Insisting on the diversity of abolitionisms, Huzzey refuses to define the stance of the British and Foreign Anti-Slavery Society (bfass), which supported the sugar duties, as more authentic than that of the free traders, who believed it would be wrong to exclude Cuban and Brazilian sugar. He challenges those who hold that the ‘cheap sugar cry’ drowned out the ‘anti-slavery cry’, speaking instead of ‘two anti-slavery traditions’, ‘which had happily co-existed until emancipation, now set in conflict’. He believes that the ‘odd marriage’ between abolitionists and their erstwhile opponents (the West Indian planters) ‘weakened’ the ‘coherence of the abolitionist cause’. But for a few years this tactical alignment worked: the free-trade onslaught was held at bay. The lack of coherence derived not from the alliance with former slave-holders to keep out Cuban and Brazilian slave-grown sugar, but from the failure to campaign for a similar tariff on imports of slave-grown cotton.
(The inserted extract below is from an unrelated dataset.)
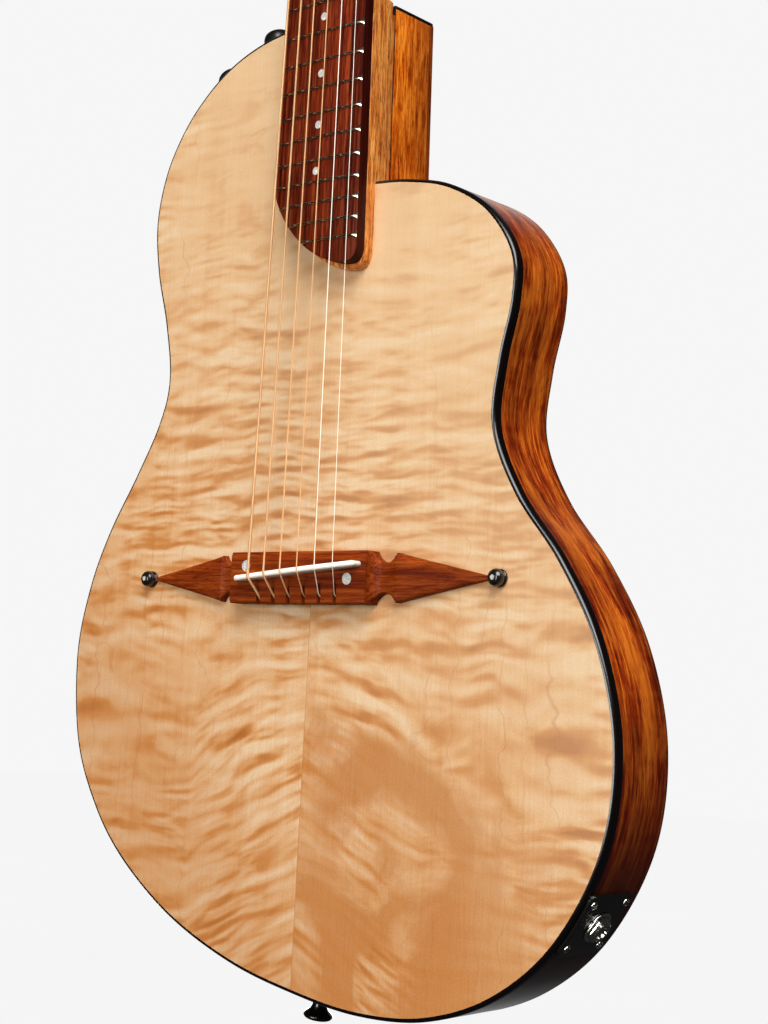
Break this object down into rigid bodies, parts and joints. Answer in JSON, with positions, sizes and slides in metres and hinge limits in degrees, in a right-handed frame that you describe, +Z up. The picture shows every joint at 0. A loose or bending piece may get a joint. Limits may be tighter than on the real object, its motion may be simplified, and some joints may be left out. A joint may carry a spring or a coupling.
{
  "type": "steel-string electro-acoustic guitar",
  "caption": "Thin-bodied single-cutaway steel-string guitar with a curly maple soundboard, shaped bridge, slanted saddle, rim knobs and sealed worm-gear tuners.",
  "frame": {"origin": "on the centre line at the nut line, where the fretboard ends, level with the soundboard's outer face", "axes": "+Z up along the neck from body to headstock, -Y out of the soundboard toward the player, +Y toward the back, +X to the treble side"},
  "size_m": [0.3494, 0.0692, 1.0242],
  "materials": {
    "maple": "glossy figured maple, clear lacquer",
    "mahogany": "glossy orange-brown lacquer",
    "rosewood": "satin open-grained dark wood",
    "ebony": "polished black wood",
    "black": "polished black",
    "bone": "polished bone white",
    "spruce": "bare sanded wood",
    "bronze": "round-wound bronze wire",
    "steel": "bright plain steel",
    "nickel": "bright nickel plate",
    "circuit": "green circuit board"
  },
  "bodies": {
    "guitar": {"top_plate": "maple", "back_plate": "mahogany", "bass_side": "mahogany", "treble_side": "mahogany", "top_binding": "black", "back_binding": "black", "top_lining": "mahogany", "back_lining": "mahogany", "electronics_cover": "black", "neck_block": "mahogany", "heel_cap": "ebony", "tail_block": "mahogany", "top_brace_waist": "spruce", "top_brace_lower": "spruce", "back_brace": "spruce", "bridge_plate": "maple", "neck": "mahogany", "truss_rod": "steel", "fretboard": "rosewood", "nut": "bone", "head_veneer": "rosewood", "truss_rod_cover": "black", "bridge": "rosewood", "saddle": "bone", "saddle_pickup": "black", "bridge_pin_bass": "ebony", "bridge_pin_treble": "ebony", "string_1": "steel", "string_2": "steel", "string_3": "bronze", "string_4": "bronze", "string_5": "bronze", "string_6": "bronze", "tuner_housing_1": "nickel", "tuner_housing_2": "nickel", "tuner_housing_3": "nickel", "tuner_housing_4": "nickel", "tuner_housing_5": "nickel", "tuner_housing_6": "nickel", "volume_pot": "steel", "tone_pot": "steel", "preamp_board": "circuit", "battery": "black", "jack_plate": "black", "output_jack": "nickel", "strap_button": "black"},
    "volume": {"volume_knob": "black"},
    "tone": {"tone_knob": "black"},
    "button_1": {"tuner_button_1": "nickel"},
    "post_1": {"tuner_post_1": "nickel"},
    "button_2": {"tuner_button_2": "nickel"},
    "post_2": {"tuner_post_2": "nickel"},
    "button_3": {"tuner_button_3": "nickel"},
    "post_3": {"tuner_post_3": "nickel"},
    "button_4": {"tuner_button_4": "nickel"},
    "post_4": {"tuner_post_4": "nickel"},
    "button_5": {"tuner_button_5": "nickel"},
    "post_5": {"tuner_post_5": "nickel"},
    "button_6": {"tuner_button_6": "nickel"},
    "post_6": {"tuner_post_6": "nickel"}
  },
  "joints": [
    {"name": "volume_turn", "type": "hinge", "parent": "guitar", "child": "volume", "pos_m": [-0.06008, 0.0175, -0.36785], "axis": [-0.2874, 0, 0.9578], "range_deg": [-140, 140]},
    {"name": "tone_turn", "type": "hinge", "parent": "guitar", "child": "tone", "pos_m": [-0.09109, 0.0175, -0.38297], "axis": [-0.5987, 0, 0.801], "range_deg": [-140, 140]},
    {"name": "button_1_turn", "type": "hinge", "parent": "guitar", "child": "button_1", "pos_m": [0.022, 0.02362, 0.04396], "axis": [1, 0, 0], "continuous": true},
    {"name": "button_2_turn", "type": "hinge", "parent": "guitar", "child": "button_2", "pos_m": [0.0215, 0.03261, 0.08293], "axis": [1, 0, 0], "continuous": true},
    {"name": "button_3_turn", "type": "hinge", "parent": "guitar", "child": "button_3", "pos_m": [0.021, 0.04161, 0.1219], "axis": [1, 0, 0], "continuous": true},
    {"name": "button_4_turn", "type": "hinge", "parent": "guitar", "child": "button_4", "pos_m": [-0.021, 0.04161, 0.1219], "axis": [-1, 0, 0], "continuous": true},
    {"name": "button_5_turn", "type": "hinge", "parent": "guitar", "child": "button_5", "pos_m": [-0.0215, 0.03261, 0.08293], "axis": [-1, 0, 0], "continuous": true},
    {"name": "button_6_turn", "type": "hinge", "parent": "guitar", "child": "button_6", "pos_m": [-0.022, 0.02362, 0.04396], "axis": [-1, 0, 0], "continuous": true},
    {"name": "post_1_turn", "type": "hinge", "parent": "guitar", "child": "post_1", "pos_m": [0.022, 0.0018, 0.04058], "axis": [0, -0.9744, 0.225], "continuous": true},
    {"name": "post_2_turn", "type": "hinge", "parent": "guitar", "child": "post_2", "pos_m": [0.0215, 0.0108, 0.07955], "axis": [0, -0.9744, 0.225], "continuous": true},
    {"name": "post_3_turn", "type": "hinge", "parent": "guitar", "child": "post_3", "pos_m": [0.021, 0.01979, 0.11853], "axis": [0, -0.9744, 0.225], "continuous": true},
    {"name": "post_4_turn", "type": "hinge", "parent": "guitar", "child": "post_4", "pos_m": [-0.021, 0.01979, 0.11853], "axis": [0, -0.9744, 0.225], "continuous": true},
    {"name": "post_5_turn", "type": "hinge", "parent": "guitar", "child": "post_5", "pos_m": [-0.0215, 0.0108, 0.07955], "axis": [0, -0.9744, 0.225], "continuous": true},
    {"name": "post_6_turn", "type": "hinge", "parent": "guitar", "child": "post_6", "pos_m": [-0.022, 0.0018, 0.04058], "axis": [0, -0.9744, 0.225], "continuous": true}
  ],
  "couplings": [
    {"joint": "post_1_turn", "follows": "button_1_turn", "ratio": 0.066667},
    {"joint": "post_2_turn", "follows": "button_2_turn", "ratio": 0.066667},
    {"joint": "post_3_turn", "follows": "button_3_turn", "ratio": 0.066667},
    {"joint": "post_4_turn", "follows": "button_4_turn", "ratio": -0.066667},
    {"joint": "post_5_turn", "follows": "button_5_turn", "ratio": -0.066667},
    {"joint": "post_6_turn", "follows": "button_6_turn", "ratio": -0.066667}
  ]
}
A few radical abolitionists did take such a stance but those hoping to attract votes, either in elections or Parliament, were aware that cheap cotton was a vital component in British manufacturing supremacy. The parliamentary champions of free trade harped relentlessly on this glaring contradiction in mainstream abolitionism while also attacking the protectionist policy for aggravating the cost of living of ordinary working men. This was the context in which successive British governments began lowering duties on foreign sugar, whether slave-grown or not. By 1853, West Indian ‘free-grown’ sugar enjoyed no protection at all in the home market. Faced with social distress at home, politicians opted for cheap sugar but proffered abolitionist gunboats as compensation, boosting the size and remit of the West African squadron. Organized abolitionism frowned on both policies. The bfass opposed the deployment of gunboats, urging peaceful trade with African nations and pointing out that the West African squadron was failing to halt a massive clandestine transatlantic traffic.